Exemplar a chegada do Secretário de Audiovisual da Secretaria de Cultura à sede da Cinemateca Nacional, em São Paulo. Acompanhavam-no, não cineastas, diretores, roteiristas, atrizes e autores, críticos de cinema e historiadores ou mesmo, aficionados do que se chamou a sétima arte. Da comitiva que recebeu as chaves do imóvel onde um dia trabalhou o amazonense Cosme Ferreira Neto, foram integrantes membros da Polícia Federal. O exemplo – aqui explicito o registrado nas primeiras linhas – mais claro, contundente, nefasto, de como a cultura é tratada pelo governo. Não por coincidência, como são tratados todos os demais assuntos que reduzem a ignorância e enriquecem o convívio social de seres humanos. Admito que alguns considerem inócuo este comentário, até despropositado. Poderão jogar na minha cara o desprezo, quando não a zombaria, com que vem sendo conduzido o enfrentamento de pandemia que já roubou vidas como nenhuma outra tragédia que nos tenha vitimado.
Neste caso, porém, a tomada do Ministério da Saúde pela tropa encontrou pretextos canhestramente apresentados. Agora, a disposição de agredir a cultura e demonstrar cabalmente sua ojeriza a tudo o que ela produz e representa, é inequívoca. Ainda que o fato não surpreenda e se ajuste às práticas necropolíticas reiteradas, a quase sutil agressividade de que se reveste diz muito. As autoridades dispensam-se, já, de justifica-las.

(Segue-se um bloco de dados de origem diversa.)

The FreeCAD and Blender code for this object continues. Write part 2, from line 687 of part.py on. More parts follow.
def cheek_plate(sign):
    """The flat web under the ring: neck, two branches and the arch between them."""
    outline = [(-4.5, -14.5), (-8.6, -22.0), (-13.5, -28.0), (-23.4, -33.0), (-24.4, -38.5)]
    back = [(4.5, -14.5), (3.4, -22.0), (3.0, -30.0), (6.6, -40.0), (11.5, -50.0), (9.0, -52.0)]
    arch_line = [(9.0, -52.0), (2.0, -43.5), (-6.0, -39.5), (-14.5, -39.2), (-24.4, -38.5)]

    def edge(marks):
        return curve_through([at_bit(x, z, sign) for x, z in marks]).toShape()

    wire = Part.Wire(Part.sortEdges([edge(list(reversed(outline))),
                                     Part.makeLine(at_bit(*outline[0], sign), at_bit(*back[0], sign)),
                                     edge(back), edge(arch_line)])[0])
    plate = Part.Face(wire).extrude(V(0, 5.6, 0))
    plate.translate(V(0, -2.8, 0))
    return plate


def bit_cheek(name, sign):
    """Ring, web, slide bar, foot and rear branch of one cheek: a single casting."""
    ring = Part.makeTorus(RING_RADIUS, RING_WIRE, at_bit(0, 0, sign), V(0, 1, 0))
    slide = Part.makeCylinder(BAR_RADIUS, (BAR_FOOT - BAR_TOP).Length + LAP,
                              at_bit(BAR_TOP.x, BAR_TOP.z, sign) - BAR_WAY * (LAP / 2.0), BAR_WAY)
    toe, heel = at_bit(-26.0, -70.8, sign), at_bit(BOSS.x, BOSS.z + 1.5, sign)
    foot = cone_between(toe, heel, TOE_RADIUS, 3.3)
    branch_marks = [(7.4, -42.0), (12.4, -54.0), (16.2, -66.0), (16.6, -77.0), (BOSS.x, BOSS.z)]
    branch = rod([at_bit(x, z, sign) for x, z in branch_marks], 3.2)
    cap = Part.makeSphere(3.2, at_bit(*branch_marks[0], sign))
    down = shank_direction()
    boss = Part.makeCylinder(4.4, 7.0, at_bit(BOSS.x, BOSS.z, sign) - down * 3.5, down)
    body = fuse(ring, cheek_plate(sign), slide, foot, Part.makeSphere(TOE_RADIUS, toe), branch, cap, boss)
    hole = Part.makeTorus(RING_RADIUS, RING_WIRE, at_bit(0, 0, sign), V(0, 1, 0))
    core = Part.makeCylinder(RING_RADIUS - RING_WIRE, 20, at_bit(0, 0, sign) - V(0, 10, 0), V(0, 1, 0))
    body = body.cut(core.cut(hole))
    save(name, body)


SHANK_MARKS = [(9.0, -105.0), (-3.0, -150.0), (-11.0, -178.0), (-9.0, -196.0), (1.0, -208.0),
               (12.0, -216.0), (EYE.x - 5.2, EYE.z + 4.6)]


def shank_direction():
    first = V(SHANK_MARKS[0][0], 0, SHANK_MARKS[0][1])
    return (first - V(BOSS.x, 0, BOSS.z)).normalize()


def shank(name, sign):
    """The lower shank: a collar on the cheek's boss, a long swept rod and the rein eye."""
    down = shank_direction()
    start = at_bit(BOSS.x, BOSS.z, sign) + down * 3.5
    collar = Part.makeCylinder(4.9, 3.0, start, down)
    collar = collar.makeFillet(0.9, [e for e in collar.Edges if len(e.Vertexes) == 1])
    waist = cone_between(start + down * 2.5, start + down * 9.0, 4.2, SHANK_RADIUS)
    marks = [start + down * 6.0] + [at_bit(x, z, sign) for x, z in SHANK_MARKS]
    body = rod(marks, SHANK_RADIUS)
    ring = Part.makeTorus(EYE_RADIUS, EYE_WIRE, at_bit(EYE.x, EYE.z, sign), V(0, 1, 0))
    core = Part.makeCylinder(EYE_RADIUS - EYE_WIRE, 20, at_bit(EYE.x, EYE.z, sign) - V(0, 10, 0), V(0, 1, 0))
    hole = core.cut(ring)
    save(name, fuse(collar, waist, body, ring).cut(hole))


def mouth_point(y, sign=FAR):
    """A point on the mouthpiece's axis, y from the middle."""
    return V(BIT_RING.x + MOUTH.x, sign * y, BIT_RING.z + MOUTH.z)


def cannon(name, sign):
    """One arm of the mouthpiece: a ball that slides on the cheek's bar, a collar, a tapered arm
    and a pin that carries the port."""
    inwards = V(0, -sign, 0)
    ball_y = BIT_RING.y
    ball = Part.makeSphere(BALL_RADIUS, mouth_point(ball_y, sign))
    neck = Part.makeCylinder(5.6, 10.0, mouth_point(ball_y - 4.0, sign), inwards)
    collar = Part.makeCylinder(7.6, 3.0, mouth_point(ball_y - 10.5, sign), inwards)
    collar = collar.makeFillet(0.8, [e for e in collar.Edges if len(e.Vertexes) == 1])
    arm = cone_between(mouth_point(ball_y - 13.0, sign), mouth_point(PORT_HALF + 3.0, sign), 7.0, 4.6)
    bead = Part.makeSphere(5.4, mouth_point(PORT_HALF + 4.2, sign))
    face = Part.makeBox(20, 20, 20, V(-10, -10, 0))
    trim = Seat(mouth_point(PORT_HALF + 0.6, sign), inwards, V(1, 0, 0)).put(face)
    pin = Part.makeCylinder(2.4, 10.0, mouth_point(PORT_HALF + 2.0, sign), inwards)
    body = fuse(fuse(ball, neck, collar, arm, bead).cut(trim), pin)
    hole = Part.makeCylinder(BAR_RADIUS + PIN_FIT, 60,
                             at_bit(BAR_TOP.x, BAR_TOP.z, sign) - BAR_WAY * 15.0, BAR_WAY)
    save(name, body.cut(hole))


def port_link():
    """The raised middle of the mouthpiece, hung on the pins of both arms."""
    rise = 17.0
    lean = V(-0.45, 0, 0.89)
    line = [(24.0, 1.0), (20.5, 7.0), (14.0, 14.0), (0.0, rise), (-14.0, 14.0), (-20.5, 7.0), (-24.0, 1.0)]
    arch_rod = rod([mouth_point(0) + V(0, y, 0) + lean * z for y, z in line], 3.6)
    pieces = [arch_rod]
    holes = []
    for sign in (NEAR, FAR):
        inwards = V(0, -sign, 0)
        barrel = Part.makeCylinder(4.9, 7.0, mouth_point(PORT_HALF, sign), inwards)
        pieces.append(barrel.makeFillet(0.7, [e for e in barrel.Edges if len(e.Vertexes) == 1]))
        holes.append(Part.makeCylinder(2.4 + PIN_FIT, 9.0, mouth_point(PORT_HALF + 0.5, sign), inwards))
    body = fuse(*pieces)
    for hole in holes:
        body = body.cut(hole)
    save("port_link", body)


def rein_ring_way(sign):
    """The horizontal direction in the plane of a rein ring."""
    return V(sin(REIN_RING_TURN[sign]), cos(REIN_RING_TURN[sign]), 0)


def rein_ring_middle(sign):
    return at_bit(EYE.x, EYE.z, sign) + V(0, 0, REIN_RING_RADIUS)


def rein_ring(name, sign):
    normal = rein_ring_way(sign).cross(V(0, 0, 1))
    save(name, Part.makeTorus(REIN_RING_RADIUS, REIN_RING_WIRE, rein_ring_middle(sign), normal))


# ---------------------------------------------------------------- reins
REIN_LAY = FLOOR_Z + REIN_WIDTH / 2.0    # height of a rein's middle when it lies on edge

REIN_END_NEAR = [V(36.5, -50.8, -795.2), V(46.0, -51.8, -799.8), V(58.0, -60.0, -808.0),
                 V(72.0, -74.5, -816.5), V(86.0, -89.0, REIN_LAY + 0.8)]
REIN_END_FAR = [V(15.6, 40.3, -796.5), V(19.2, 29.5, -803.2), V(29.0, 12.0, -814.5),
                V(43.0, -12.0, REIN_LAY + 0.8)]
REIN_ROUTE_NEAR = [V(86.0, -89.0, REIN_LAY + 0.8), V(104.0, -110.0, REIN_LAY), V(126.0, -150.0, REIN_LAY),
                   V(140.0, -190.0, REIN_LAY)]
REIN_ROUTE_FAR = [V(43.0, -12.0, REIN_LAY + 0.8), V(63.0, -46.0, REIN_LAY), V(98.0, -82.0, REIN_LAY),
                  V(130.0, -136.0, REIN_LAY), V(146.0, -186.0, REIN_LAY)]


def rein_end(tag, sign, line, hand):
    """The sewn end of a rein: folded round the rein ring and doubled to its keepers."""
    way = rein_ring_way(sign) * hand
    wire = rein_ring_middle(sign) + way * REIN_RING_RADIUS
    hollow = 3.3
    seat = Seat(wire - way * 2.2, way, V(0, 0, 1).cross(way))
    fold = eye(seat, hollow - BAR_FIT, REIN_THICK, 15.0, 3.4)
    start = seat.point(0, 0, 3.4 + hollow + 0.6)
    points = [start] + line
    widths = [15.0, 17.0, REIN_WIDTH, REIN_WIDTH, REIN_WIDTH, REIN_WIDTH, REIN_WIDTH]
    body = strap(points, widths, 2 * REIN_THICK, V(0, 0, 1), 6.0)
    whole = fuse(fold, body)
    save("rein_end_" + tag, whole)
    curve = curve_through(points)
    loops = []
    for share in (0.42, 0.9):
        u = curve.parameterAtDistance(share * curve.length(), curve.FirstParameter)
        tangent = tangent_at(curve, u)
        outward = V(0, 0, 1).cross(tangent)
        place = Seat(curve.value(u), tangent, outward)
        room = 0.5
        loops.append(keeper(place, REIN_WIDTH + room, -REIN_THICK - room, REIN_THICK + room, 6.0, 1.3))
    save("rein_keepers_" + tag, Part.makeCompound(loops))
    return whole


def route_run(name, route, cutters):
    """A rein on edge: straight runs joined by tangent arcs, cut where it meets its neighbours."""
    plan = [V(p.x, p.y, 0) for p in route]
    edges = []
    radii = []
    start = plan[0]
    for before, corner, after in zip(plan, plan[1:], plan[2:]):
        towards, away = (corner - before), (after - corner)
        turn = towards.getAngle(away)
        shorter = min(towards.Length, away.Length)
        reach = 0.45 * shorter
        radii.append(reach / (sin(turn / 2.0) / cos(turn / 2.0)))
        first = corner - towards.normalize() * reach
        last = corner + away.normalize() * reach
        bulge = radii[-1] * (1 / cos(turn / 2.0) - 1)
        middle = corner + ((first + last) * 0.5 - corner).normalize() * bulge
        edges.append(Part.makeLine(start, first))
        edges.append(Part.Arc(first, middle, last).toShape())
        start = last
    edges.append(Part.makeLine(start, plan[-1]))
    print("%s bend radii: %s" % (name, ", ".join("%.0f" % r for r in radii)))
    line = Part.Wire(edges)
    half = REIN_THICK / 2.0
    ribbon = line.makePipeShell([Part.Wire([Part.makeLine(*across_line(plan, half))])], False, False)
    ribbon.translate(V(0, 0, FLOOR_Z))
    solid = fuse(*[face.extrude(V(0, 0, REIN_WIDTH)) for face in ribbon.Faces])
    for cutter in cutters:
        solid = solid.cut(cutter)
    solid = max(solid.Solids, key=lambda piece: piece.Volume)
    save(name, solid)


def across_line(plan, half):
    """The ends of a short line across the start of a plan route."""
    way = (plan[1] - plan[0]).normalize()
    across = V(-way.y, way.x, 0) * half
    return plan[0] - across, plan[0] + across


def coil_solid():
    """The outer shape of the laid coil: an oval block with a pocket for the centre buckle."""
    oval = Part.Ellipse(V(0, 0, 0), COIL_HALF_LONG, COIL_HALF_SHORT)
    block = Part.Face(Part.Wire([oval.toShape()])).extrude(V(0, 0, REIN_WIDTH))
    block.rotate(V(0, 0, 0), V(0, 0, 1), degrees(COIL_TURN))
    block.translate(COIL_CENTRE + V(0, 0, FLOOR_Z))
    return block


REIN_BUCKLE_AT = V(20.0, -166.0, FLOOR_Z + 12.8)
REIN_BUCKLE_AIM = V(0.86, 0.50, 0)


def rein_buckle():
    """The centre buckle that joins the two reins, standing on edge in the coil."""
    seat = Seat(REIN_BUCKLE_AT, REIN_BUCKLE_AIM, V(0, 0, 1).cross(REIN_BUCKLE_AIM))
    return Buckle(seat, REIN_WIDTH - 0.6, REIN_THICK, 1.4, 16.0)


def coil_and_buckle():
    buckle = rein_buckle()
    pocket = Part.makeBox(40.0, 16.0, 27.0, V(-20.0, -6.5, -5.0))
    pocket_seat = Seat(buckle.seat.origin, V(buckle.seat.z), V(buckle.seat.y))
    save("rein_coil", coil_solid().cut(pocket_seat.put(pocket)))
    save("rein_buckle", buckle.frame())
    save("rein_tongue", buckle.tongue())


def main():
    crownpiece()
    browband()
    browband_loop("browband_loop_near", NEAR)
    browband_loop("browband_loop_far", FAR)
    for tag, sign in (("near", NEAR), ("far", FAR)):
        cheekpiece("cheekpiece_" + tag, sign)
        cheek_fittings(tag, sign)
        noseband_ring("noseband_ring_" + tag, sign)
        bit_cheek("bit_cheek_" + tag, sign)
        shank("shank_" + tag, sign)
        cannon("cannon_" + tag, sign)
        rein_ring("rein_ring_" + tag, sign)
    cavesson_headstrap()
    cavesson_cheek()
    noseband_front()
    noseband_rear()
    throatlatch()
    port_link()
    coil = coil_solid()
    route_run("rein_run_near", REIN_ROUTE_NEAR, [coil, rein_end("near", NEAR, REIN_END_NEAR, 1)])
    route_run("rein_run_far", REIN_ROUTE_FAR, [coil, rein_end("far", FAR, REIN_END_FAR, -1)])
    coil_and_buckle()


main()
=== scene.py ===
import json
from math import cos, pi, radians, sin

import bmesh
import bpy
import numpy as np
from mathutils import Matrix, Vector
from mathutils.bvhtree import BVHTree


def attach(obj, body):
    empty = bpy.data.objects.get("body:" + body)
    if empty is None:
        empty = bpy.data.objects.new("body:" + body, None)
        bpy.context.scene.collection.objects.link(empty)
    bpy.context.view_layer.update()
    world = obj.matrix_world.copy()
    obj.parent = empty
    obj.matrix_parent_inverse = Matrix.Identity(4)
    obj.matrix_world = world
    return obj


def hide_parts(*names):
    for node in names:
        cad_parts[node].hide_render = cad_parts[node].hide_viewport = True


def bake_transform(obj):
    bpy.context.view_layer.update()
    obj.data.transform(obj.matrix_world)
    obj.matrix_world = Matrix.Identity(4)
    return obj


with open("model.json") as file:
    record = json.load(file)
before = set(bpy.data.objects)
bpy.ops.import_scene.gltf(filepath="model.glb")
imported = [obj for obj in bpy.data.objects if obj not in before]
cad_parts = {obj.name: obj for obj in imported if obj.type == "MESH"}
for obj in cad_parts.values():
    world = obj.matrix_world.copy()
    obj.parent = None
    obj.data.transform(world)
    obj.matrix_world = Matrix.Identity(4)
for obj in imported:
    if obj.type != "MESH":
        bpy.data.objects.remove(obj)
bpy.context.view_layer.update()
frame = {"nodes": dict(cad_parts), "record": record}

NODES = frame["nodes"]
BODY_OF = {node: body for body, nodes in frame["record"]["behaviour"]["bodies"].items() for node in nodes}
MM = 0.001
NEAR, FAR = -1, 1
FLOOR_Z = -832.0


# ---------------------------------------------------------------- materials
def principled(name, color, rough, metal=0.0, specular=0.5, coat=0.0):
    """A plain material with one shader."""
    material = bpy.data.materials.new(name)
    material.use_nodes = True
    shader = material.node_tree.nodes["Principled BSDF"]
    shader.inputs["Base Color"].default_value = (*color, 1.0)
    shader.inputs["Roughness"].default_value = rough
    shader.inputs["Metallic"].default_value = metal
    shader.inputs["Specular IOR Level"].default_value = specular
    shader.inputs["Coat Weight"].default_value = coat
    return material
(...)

Prever a redução do impressionante acervo mantido na Cinemateca soa a truísmo. Dentre as 250 milhões de peças lá depositadas há muitos registros cujo conhecimento ajuda a compreender nossa trajetória e quais os fundamentos em que se assentam muitos dos costumes e preconceitos rejeitados pelo que chamamos civilização. No entanto, raivosasmenre conservados. Pior, aprofundados. assim são nossas elites, conservadoras sempre do pior, jamais do que avança no tempo e se propõe encontrar o futuro.
Talvez sejamos forçados agora a pôr em discussão as diferenças entre o Estado Democrático de Direito e o Estado Policial. E escolher dentre eles qual nos parece melhor. Estaremos escolhendo, também, a que classe de animais pertencemos.